Monday, July 23, 2012

Brew Food: Soft Pretzels

One things goes together better than beer and pizza: beer and pretzels. American pretzels are dry, heavy, salty, and bland. You see them at the grocery, and you can find them on bars everywhere. Why is this what we call a pretzel? because these pretzels are tailor made for mass production.

A good soft pretzel is a rare treat. I'm not talking about the bland leavened things you might get with a cup of cheese at the movie theater. To me a pretzel is leavened bread, it's rich and salty, the crust is doughy and rubbery and the crumb is soft and flavorful. This type of pretzel is more than a simple snack. A good pretzel begs to be dipped in cheese or spicey mustard and it holds up on it's own when added to those bold flavors.

(read more about great pretzels after the break.)

For the test batch of my pretzel odyssey I decided to go with Peter Reinhart's amazing recipe. Peter Reinhart is a professional baker who has authored many books on the subject of bread. Crust and Crumb, American Pie, and the Bread Baker's Apprentice are all to his credit. In his book Artisan Breads Every Day he presents a recipe for pretzels and the techniques to make them wonderful.

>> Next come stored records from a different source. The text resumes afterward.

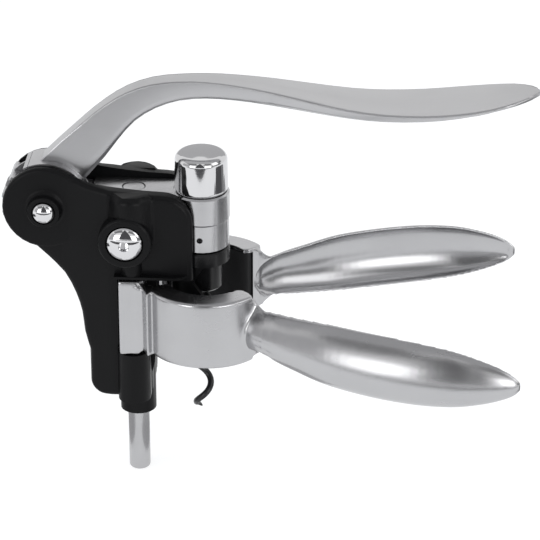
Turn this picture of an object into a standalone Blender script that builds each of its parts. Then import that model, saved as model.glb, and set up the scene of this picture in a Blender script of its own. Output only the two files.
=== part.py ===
"""Lever corkscrew with two gripping handles.

Frame: +Z up, the screw's axis is the Z axis, +X points to the handles and the lever's tip, and -Y is the
front. Z = 0 is the upper face of the jaws. The pose is the one at rest: lever down, screw down, handles open.
"""
import math

import bmesh
import bpy
from mathutils import Matrix, Vector

mm = 0.001

# Gaps between pieces
SEAT = 0.3 * mm            # between faces that touch on the real object
RUN = 0.4 * mm             # between faces that slide or turn past each other

# Lever, its hub and the toothed drive
HUB_X = -55.7 * mm
HUB_Z = 27.1 * mm
TEETH = 14
PITCH_RADIUS = 14.6 * mm
TOOTH_RISE = 1.6 * mm      # above the pitch line
TOOTH_ROOT = 1.95 * mm     # below the pitch line
BACKLASH = 0.4 * mm
PRESSURE_ANGLE = 20.0
LEVER_SWING = 178.0        # degrees from down to fully back
HUB_HALF_WIDTH = 7.2 * mm
WEB_HALF_WIDTH = 0.4 * mm  # thin web that joins the teeth in the middle
SOLID_FROM = 33.0          # degrees: the hub has no teeth under the arm
SOLID_TO = 112.0
LEVER_REACH = 175.9 * mm   # hub axis to tip
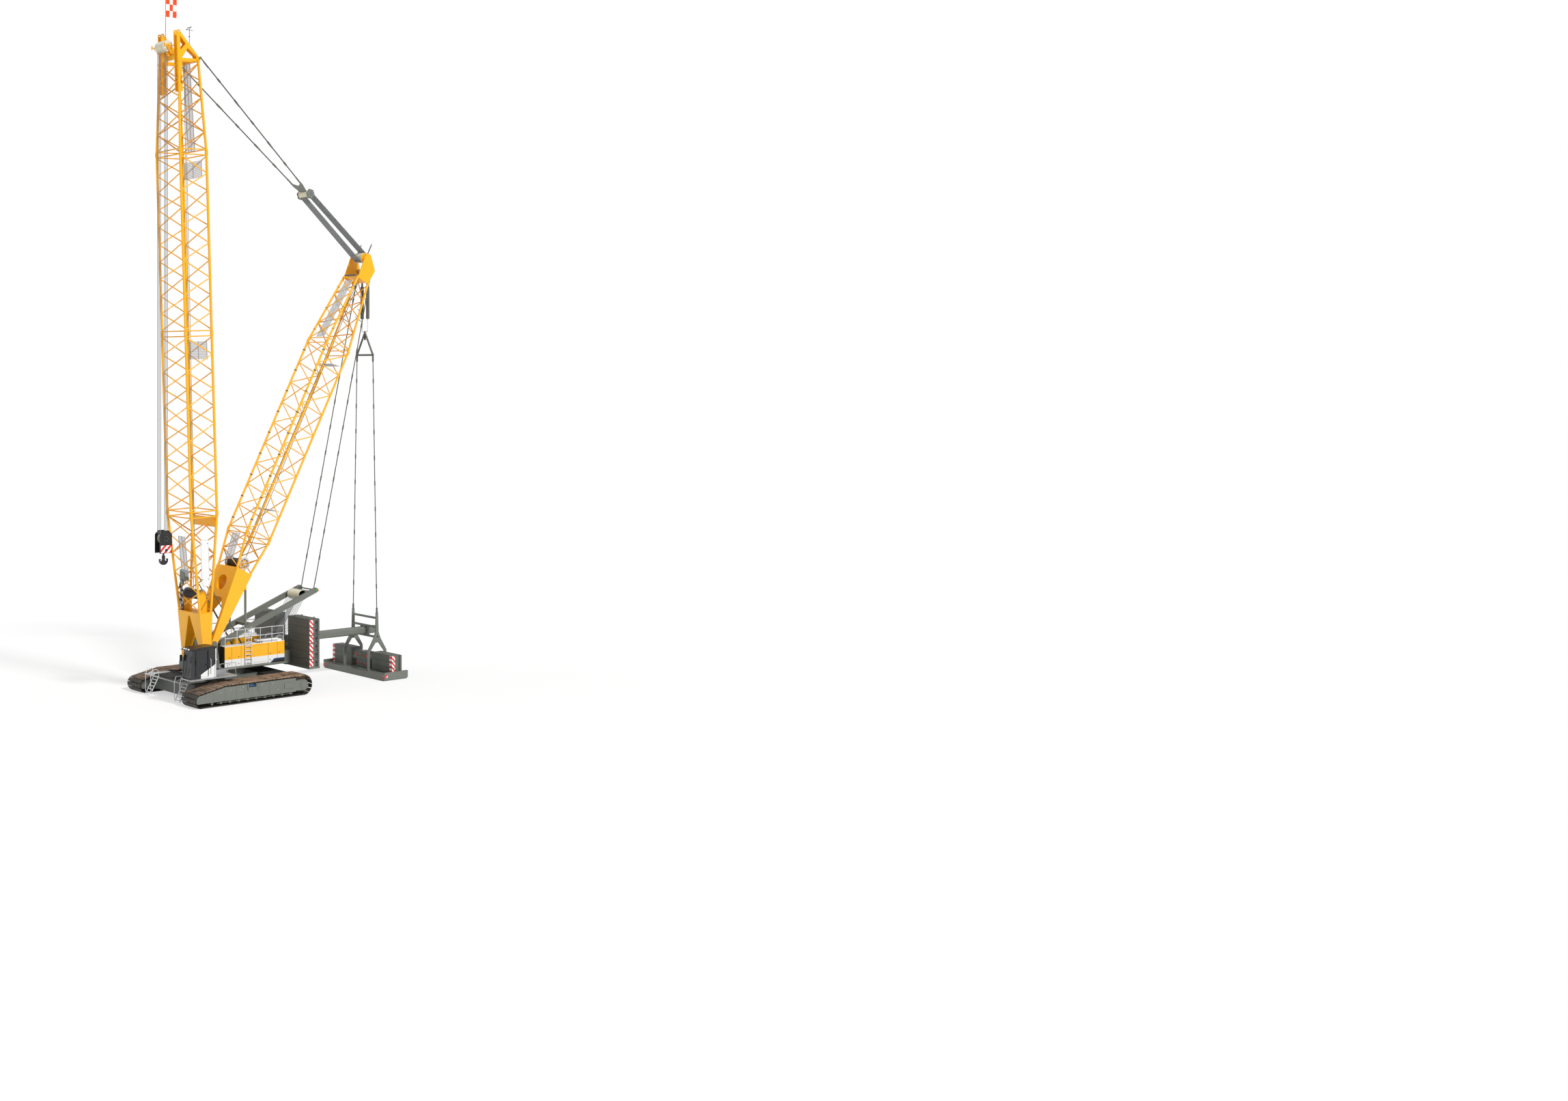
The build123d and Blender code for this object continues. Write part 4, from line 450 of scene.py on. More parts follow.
def roundTubesTree():
    kinds = (("Geometry", "Geometry"), ("Radius", "Float"), ("Sides", "Int"), ("Finish", "Material"))
    tree, given = newTree("roundTubes", [(name, f"NodeSocket{kind}") for name, kind in kinds])
    runs = addNode(tree, "GeometryNodeMeshToCurve", {"Mesh": given["Geometry"]}).outputs[0]
    ring = addNode(
        tree, "GeometryNodeCurvePrimitiveCircle", {"Resolution": given["Sides"], "Radius": given["Radius"]}
    )
    tubeInputs = {"Curve": runs, "Profile Curve": ring.outputs[0], "Fill Caps": True}
    tubes = addNode(tree, "GeometryNodeCurveToMesh", tubeInputs).outputs[0]
    return closeTree(tree, tubes, given["Finish"])


def unitsTree():
    # a unit at every point, turned by the points' own angles
    kinds = (("Geometry", "Geometry"), ("Unit", "Object"), ("Size", "Float"), ("Finish", "Material"))
    tree, given = newTree("unitsOnPoints", [(name, f"NodeSocket{kind}") for name, kind in kinds])
    unit = addNode(tree, "GeometryNodeObjectInfo", {"Object": given["Unit"]}).outputs["Geometry"]
    turn = addNode(
        tree, "GeometryNodeInputNamedAttribute", {"Name": "turn"}, data_type="FLOAT_VECTOR"
    ).outputs[0]
    angles = addNode(tree, "FunctionNodeEulerToRotation", {0: turn}).outputs[0]
    spots = {"Points": given["Geometry"], "Instance": unit, "Rotation": angles, "Scale": given["Size"]}
    units = addNode(tree, "GeometryNodeInstanceOnPoints", spots).outputs[0]
    return closeTree(tree, units, given["Finish"])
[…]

I adapted his recipe to my own tastes:

Ingredients:
4 1/2 cups unbleached bread flour (dry)
1 tablespoon coarse kosher salt (dry)
1 1/2 tablespoons brown sugar (dry)
2 teaspoons instant yeast (dry)
1 1/2 cups lukewarm water (95 degrees) (wet)
2 tablespoons olive oil (wet)

8 teaspoons baking soda, for dipping
2 cups warm water (100 degrees), for dipping

Pretzel salt or coarse sea salt; for garnish

Process:
  1. I combined the dry ingredients in a bowl.
  2. Then I added the water/oil and mixed the dough into a course ball.
  3. After that I kneaded it until it was just right.
  4. Once perfect, I placed my dough into an oiled bowl and covered it with plastic wrap.
  5. Two hours later I punched down the dough.
  6. Three hours later I came back and made the pretzels. Shaping pretzels is easy; you'll figure it out.
  7. When the pretzels were made I hand dipped them in the baking soda mixture.
  8. Then I sprinkled on coarse sea salt because that is what I had in the house.
Results:
A damn fine soft pretzel. It could have used real pretzel salt. I'll have to track that down.